## begin

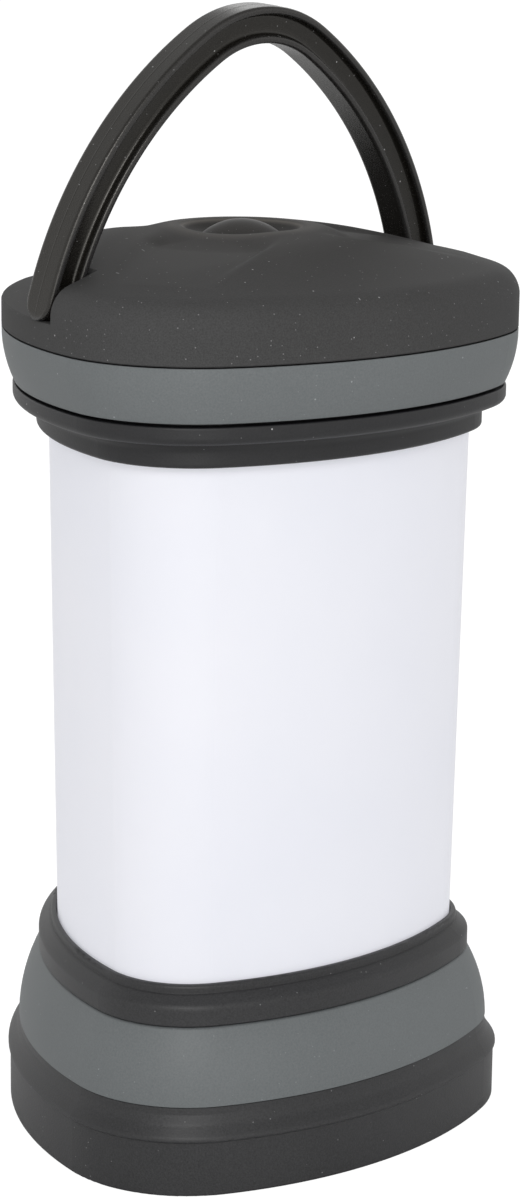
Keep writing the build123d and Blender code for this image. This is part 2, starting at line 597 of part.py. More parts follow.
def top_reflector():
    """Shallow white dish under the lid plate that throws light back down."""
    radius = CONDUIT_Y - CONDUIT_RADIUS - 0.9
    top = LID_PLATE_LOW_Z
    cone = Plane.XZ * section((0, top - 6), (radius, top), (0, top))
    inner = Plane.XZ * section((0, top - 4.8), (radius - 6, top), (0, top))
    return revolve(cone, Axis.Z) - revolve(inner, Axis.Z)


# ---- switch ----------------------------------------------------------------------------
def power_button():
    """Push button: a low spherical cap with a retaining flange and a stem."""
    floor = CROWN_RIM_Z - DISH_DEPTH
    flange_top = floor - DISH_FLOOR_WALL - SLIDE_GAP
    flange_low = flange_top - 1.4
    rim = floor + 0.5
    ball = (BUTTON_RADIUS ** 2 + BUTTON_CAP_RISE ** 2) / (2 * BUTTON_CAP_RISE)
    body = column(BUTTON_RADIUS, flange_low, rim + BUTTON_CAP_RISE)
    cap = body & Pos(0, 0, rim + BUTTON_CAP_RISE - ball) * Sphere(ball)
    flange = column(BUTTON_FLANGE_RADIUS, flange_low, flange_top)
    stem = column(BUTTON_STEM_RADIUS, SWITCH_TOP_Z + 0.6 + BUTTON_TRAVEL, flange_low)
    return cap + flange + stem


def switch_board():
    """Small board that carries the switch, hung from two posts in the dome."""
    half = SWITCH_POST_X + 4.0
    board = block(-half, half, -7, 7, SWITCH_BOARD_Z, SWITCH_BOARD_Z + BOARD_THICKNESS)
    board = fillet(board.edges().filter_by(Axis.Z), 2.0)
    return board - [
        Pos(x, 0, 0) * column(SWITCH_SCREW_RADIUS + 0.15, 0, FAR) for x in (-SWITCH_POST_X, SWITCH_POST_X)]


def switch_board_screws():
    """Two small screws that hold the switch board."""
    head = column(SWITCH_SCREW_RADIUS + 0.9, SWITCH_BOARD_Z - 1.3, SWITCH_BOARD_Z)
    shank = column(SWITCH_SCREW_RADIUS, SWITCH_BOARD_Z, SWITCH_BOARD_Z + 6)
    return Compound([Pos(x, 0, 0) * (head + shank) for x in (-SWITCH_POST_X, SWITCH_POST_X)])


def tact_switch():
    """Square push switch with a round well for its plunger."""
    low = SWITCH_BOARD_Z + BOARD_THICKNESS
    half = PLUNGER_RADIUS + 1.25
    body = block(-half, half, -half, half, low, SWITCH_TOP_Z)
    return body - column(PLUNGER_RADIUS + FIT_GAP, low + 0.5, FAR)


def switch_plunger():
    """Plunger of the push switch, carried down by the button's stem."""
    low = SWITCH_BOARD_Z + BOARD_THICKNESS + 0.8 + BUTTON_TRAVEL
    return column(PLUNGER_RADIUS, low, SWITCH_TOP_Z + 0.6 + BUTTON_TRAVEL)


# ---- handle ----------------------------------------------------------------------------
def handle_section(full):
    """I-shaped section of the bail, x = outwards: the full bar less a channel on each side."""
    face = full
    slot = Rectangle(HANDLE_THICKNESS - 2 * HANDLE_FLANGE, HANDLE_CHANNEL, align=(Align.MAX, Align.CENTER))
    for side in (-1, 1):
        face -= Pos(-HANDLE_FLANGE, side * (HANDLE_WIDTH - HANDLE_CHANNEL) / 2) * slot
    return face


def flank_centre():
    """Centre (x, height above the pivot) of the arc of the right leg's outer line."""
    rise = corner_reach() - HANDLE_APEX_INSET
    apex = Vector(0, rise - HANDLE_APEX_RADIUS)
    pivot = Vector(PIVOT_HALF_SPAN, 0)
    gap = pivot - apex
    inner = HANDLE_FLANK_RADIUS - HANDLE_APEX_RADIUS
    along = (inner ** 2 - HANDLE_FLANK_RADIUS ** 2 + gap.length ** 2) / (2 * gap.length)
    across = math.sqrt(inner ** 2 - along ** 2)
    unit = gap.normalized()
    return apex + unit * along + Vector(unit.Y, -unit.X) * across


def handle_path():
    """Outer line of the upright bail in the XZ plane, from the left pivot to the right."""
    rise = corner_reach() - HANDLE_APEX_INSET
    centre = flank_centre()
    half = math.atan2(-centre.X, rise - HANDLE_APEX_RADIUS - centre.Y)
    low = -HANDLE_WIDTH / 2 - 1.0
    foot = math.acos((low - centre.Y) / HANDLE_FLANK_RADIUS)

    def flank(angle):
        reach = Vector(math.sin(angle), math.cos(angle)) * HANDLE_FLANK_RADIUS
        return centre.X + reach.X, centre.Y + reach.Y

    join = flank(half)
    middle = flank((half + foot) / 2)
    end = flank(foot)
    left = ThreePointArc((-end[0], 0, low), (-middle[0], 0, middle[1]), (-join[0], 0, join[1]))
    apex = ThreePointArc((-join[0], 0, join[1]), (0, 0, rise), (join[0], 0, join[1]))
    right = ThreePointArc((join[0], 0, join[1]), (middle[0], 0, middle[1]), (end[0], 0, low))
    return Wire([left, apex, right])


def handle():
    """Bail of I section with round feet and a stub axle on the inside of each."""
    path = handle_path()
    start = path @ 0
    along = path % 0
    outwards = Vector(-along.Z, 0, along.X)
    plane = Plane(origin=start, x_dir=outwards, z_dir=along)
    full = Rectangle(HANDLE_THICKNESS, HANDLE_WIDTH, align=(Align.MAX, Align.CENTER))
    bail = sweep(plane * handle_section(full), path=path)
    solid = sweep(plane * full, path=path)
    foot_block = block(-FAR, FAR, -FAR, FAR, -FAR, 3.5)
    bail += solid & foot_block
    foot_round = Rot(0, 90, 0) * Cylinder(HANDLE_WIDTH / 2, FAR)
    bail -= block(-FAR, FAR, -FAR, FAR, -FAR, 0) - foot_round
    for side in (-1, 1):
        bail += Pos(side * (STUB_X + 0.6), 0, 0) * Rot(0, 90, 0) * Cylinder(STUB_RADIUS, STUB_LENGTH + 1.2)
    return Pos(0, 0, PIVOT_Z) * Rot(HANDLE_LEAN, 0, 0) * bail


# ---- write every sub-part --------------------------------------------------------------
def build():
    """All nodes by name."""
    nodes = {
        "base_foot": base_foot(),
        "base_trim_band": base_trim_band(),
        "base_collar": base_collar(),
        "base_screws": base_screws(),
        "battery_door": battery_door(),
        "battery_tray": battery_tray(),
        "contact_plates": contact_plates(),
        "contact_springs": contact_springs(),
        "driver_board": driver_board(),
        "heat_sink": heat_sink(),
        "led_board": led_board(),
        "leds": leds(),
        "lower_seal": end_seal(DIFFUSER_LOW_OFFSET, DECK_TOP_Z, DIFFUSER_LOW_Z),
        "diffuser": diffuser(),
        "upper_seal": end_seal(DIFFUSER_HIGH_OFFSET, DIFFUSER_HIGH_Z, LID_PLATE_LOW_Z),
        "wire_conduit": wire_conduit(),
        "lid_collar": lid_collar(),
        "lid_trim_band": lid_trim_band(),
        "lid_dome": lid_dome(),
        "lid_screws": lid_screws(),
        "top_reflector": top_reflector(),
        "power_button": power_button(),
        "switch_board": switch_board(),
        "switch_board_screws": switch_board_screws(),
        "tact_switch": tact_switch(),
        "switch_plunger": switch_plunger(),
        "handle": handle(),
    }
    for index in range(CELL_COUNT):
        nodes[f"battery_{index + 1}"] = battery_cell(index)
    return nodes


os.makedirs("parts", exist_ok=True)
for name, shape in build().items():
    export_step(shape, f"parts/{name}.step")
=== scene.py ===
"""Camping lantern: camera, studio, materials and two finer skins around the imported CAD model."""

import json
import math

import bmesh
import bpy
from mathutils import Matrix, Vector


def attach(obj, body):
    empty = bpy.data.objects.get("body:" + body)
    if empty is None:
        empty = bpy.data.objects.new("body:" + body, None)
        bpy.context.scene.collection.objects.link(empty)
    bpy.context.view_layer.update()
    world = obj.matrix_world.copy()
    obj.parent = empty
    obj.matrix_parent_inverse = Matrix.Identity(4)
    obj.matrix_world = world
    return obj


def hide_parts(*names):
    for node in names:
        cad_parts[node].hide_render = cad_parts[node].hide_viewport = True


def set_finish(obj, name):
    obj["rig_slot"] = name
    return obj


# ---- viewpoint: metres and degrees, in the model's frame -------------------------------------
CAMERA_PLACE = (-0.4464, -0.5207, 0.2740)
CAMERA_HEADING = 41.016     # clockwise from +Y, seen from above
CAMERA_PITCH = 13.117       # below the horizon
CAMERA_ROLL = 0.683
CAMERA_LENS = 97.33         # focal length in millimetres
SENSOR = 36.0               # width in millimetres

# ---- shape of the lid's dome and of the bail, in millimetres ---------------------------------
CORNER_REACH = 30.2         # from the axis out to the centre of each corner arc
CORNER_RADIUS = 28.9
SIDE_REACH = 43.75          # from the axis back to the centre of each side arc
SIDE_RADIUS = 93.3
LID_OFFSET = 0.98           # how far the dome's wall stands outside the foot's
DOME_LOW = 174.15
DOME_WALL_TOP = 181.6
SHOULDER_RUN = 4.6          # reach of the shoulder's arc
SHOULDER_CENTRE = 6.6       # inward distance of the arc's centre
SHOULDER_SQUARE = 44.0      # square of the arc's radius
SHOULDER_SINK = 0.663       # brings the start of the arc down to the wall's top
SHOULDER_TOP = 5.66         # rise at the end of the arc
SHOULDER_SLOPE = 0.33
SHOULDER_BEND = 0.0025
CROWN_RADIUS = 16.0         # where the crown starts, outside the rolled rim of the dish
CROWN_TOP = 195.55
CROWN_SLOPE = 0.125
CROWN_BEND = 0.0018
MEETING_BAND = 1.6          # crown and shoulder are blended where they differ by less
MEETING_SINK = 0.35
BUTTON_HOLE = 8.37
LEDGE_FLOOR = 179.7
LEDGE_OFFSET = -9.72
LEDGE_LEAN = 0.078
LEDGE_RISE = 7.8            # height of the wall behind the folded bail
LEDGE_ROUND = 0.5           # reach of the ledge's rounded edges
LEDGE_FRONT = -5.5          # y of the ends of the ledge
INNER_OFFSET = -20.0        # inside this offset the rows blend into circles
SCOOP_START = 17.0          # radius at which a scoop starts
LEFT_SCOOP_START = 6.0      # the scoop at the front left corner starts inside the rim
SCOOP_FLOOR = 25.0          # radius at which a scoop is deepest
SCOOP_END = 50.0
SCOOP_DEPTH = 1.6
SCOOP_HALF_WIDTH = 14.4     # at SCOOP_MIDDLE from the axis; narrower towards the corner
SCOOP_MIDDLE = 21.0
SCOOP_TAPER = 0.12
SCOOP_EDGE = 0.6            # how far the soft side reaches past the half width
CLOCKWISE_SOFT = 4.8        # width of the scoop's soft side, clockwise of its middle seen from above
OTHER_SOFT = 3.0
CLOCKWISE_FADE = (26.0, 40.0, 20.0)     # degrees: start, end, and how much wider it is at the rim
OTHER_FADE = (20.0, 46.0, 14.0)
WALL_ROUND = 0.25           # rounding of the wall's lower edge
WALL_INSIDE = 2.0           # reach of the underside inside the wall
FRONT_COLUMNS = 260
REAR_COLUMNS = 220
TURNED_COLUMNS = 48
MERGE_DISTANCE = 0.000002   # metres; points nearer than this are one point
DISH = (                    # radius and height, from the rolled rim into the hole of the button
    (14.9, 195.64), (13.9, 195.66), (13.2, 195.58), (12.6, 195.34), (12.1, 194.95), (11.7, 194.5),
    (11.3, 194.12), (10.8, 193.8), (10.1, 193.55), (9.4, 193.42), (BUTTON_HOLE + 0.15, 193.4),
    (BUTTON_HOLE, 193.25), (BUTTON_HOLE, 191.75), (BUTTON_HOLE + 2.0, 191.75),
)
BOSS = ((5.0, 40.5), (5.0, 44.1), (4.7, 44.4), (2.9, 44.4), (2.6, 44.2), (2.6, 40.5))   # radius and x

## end

* WRITTEN REQUEST: Everything from the first line through the line containing "return cap + flange + stem" should be quoted exactly, and nothing beyond it.

* WRITTEN ANSWER:
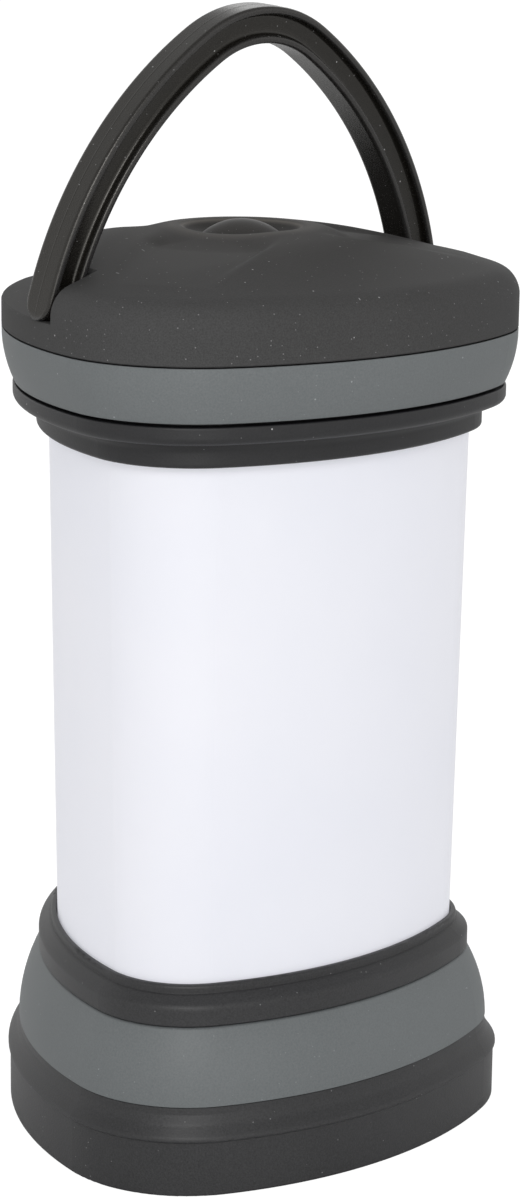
Keep writing the build123d and Blender code for this image. This is part 2, starting at line 597 of part.py. More parts follow.
def top_reflector():
    """Shallow white dish under the lid plate that throws light back down."""
    radius = CONDUIT_Y - CONDUIT_RADIUS - 0.9
    top = LID_PLATE_LOW_Z
    cone = Plane.XZ * section((0, top - 6), (radius, top), (0, top))
    inner = Plane.XZ * section((0, top - 4.8), (radius - 6, top), (0, top))
    return revolve(cone, Axis.Z) - revolve(inner, Axis.Z)


# ---- switch ----------------------------------------------------------------------------
def power_button():
    """Push button: a low spherical cap with a retaining flange and a stem."""
    floor = CROWN_RIM_Z - DISH_DEPTH
    flange_top = floor - DISH_FLOOR_WALL - SLIDE_GAP
    flange_low = flange_top - 1.4
    rim = floor + 0.5
    ball = (BUTTON_RADIUS ** 2 + BUTTON_CAP_RISE ** 2) / (2 * BUTTON_CAP_RISE)
    body = column(BUTTON_RADIUS, flange_low, rim + BUTTON_CAP_RISE)
    cap = body & Pos(0, 0, rim + BUTTON_CAP_RISE - ball) * Sphere(ball)
    flange = column(BUTTON_FLANGE_RADIUS, flange_low, flange_top)
    stem = column(BUTTON_STEM_RADIUS, SWITCH_TOP_Z + 0.6 + BUTTON_TRAVEL, flange_low)
    return cap + flange + stem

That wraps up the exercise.